Like many limited-run model companies, Fly Models’ first kits were fairly small. I had the distinct pleasure of building one of their Ba-349 Natters when they first came out, and was impressed by the level of effort expended on this design by this fledgling company. It’s still one of the prides of my collection.
Fly has started thinking a lot bigger, and their new series of 1/32nd scale Hawker Hurricanes certainly picks up where Revell’s venerable offering leaves off. I’ve built the Revell offering numerous times over the years, and the difference between the two offerings is dramatic. The Sea Hurricane comes with a small batch of light tan sprues, another of clear plastic and numerous resin and photoetch items to fill in the details. Surface detail is excellent, and the various rivet types are accurately portrayed. They’ve even captured the elusive shape in the bottom of the nose – something no one else has been able to do in this scale. Like most limited-run kits it’s not for the faint-hearted but the level of detail makes it well worth the effort.
Construction begins with the interior, and they’ve recreated the framework style fairly well, although it’s a bit frustrating to assemble, as there are few positive locators. The control column was exceedingly fragile, and mine broke in two places before it was even off the sprue. However, I didn’t have any difficulty in replacing parts of it with Evergreen rod. The real bugaboo, though, is the triangular frame that cuts the cockpit in half. There is LITERALLY no way to install it as they suggest – it’s topographically impossible. That being said, the bottom mount is actually underneath the nice resin seat, so I just cut one end of mine off and left the upper portion alone. There are numerous tiny photoetch bits to the cockpit, and I was having quite a struggle with them for awhile. The photoetch provided is paper thin and doesn’t really accurately reflect much of the interior assembly. I found that it was easier and far more realistic to replace a lot of this with bits and pieces of styrene. Once that decision was made, assembly became a whole lot more fun. I also backed the control panel with some sheet plastic to make it more likely to stay put once installed.

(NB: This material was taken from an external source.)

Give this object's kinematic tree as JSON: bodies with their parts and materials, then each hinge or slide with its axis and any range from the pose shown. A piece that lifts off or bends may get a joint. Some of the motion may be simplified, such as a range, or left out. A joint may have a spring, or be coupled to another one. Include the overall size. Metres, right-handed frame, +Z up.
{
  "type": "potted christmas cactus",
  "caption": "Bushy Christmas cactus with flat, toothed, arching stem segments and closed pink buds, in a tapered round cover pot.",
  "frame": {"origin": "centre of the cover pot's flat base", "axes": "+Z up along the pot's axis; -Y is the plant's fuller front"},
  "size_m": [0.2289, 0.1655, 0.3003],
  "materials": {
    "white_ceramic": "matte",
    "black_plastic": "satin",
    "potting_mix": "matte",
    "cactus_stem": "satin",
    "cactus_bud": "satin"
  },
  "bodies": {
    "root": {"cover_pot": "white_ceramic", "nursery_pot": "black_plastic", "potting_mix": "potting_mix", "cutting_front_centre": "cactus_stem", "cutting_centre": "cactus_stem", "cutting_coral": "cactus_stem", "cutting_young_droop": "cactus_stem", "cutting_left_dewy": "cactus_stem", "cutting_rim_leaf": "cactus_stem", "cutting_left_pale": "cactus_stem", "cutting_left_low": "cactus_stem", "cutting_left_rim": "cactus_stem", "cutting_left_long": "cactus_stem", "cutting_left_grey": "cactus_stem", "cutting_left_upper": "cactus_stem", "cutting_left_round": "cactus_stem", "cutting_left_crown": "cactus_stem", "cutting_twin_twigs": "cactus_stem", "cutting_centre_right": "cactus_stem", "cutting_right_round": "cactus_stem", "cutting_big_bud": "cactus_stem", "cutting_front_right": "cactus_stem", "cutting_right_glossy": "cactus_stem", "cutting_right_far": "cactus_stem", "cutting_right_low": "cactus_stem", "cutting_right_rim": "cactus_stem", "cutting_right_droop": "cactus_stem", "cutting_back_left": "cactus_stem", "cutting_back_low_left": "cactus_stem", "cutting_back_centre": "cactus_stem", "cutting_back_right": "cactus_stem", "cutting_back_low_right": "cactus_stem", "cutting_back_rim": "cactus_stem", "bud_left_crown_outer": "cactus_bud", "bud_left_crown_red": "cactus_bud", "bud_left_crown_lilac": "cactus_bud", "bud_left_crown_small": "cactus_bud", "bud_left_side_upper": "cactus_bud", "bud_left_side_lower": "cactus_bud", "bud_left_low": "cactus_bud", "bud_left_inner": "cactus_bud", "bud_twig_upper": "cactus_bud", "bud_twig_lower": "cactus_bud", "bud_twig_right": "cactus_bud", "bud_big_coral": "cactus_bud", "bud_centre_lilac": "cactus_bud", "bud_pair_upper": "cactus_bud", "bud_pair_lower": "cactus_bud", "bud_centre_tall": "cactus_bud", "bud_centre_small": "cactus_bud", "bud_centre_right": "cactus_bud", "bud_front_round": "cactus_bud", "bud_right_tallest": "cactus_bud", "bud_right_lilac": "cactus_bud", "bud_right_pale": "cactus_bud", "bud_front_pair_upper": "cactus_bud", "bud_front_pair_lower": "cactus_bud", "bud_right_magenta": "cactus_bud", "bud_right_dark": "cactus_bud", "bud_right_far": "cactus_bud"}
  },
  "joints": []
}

One of the big challenges for me after the interior assembly was tackling the resin insert for the Sea Hurricane landing hook. I’m pleased to say that what promised to be a major headache went off without a hitch. I glued the two fuselage halves together and once dry, sawed out the space for the insert, which fit perfectly, even emulating the fabric covered stringers of the rest of the body. Most impressive! The other big resin piece is the landing gear bay which, once the mold plug was ground off, again fit without complaint. Be sure to clean out the fine mold webbing inside the bay – I almost missed this on mine.

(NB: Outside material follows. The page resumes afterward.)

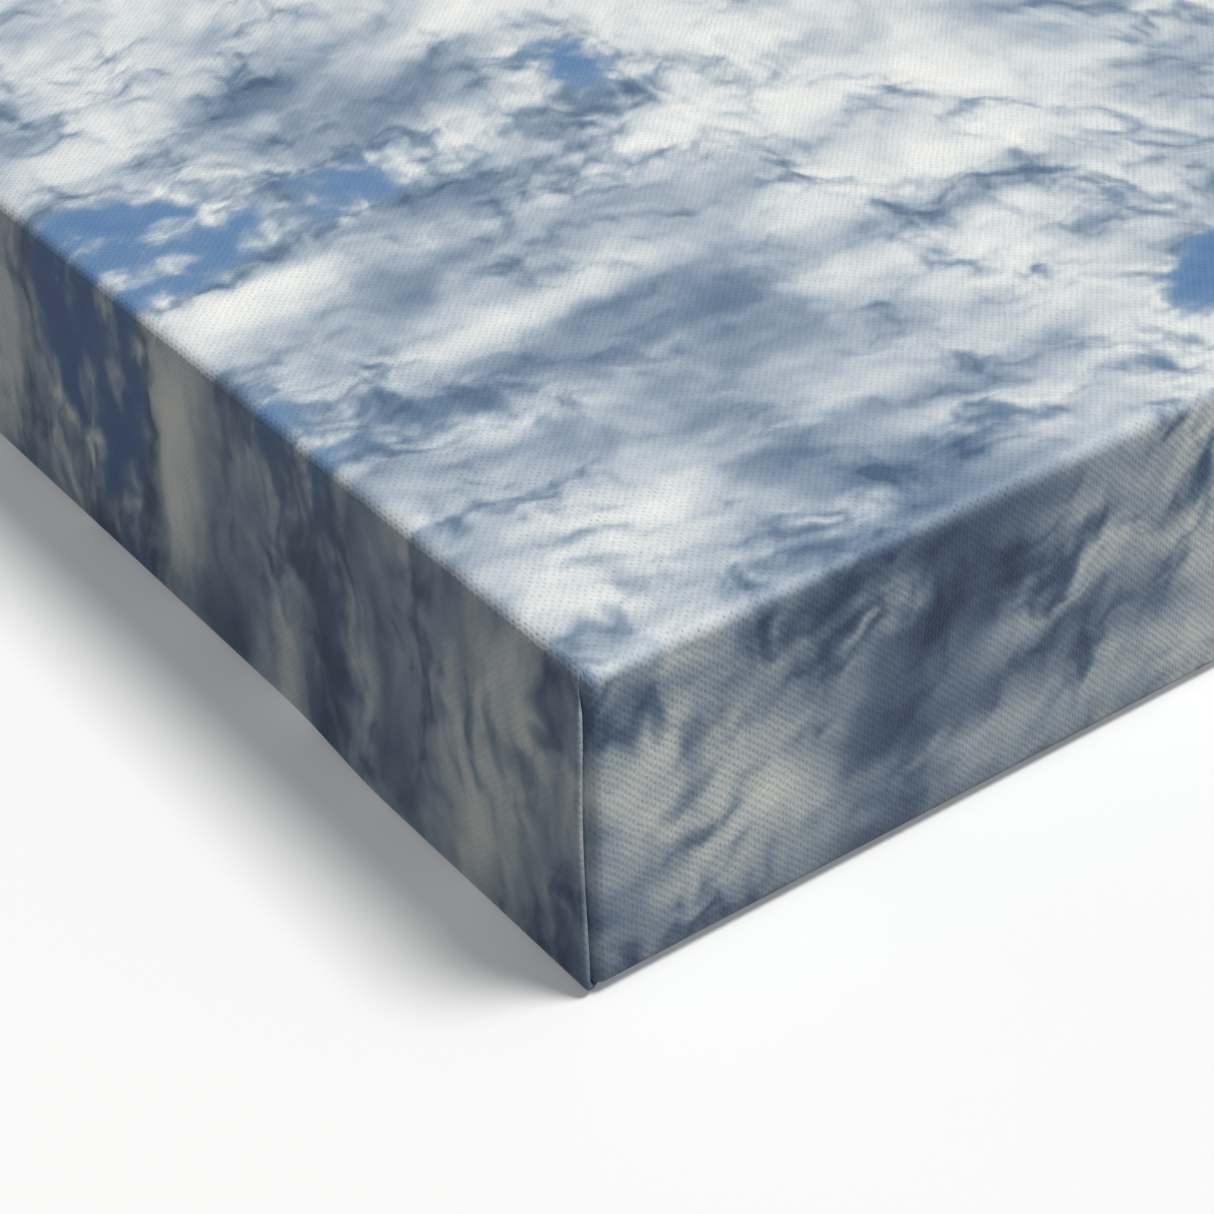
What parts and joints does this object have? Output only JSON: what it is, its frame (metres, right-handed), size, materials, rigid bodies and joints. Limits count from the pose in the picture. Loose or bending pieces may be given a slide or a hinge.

The wings are a five part affair that actually fit together pretty well. You’ll want to take the time to drill out the shell ejection ports, however, before doing so, as well as install the landing light frames. The seams on the bottom of the wings are covered with photoetch strengthening bands so you can afford to do a bit of sanding without worrying about losing surface detail.
At this point I was able to install the cockpit and assemble the fuselage and wings together. As carefully as I assembled the wings, there was still a considerable gap at both wing roots along the top, but I used some styrene strip and filler to finish the job with minimum loss of detail. This represented the only real external fit issue of the model.
That done I moved onto the big bath intake on the bottom, which features some fairly complex photoetch assemblies to replicate the internal radiator. I was pleased to see that these fit together well and fit inside the intake shell without fuss. The landing gear and stabilizers went on next with no complaints and this thing was starting to look like a Hurricane!
At this point I was essentially ready to get down to the business of painting. Fly Models thoughtfully provided a set of their after-market marking masks, so I decided to try them out on the fuselage numbers. Unlike many I’ve used in the past, these were in a thin transparent vinyl which didn’t want to snuggle down into the ripples on the fuselage sides very much. I finally opted to use their decals instead which are, I must say, some of the best I’ve ever seen – incredibly thin, with virtually no carrier film. However, because of their thinness, they tend to want to wrap around themselves, so care must be used in application.
Another item Fly kindly provided was an aftermarket vacuform of the canopy, and this I found much more useful, as the sliding portion of the Hurricane canopy never really looks right in the open position. However, with this item it looked just right. The resin wheels and exhausts added that lovely final touch, although the landing gear is just a wee bit wobbly. If they come out with some metal replacements I’ll be first in line.
Ultimately, I found few difficulties in finishing this model and it does look handsome in the near-all-white livery. As far as looking the part, I don’t think I’ve ever had quite as lovely a Hurricane in my collection – and I’ve had quite a few! Although not a model for the easily discouraged (especially the interior) this is a relatively trouble-free build for a short-run kit, and the end the result looks fantastic. I’d happily make a couple more if time permitted. My thanks to Fly Models for a very special kit and to IPMS/USA for the sheer pleasure of building it.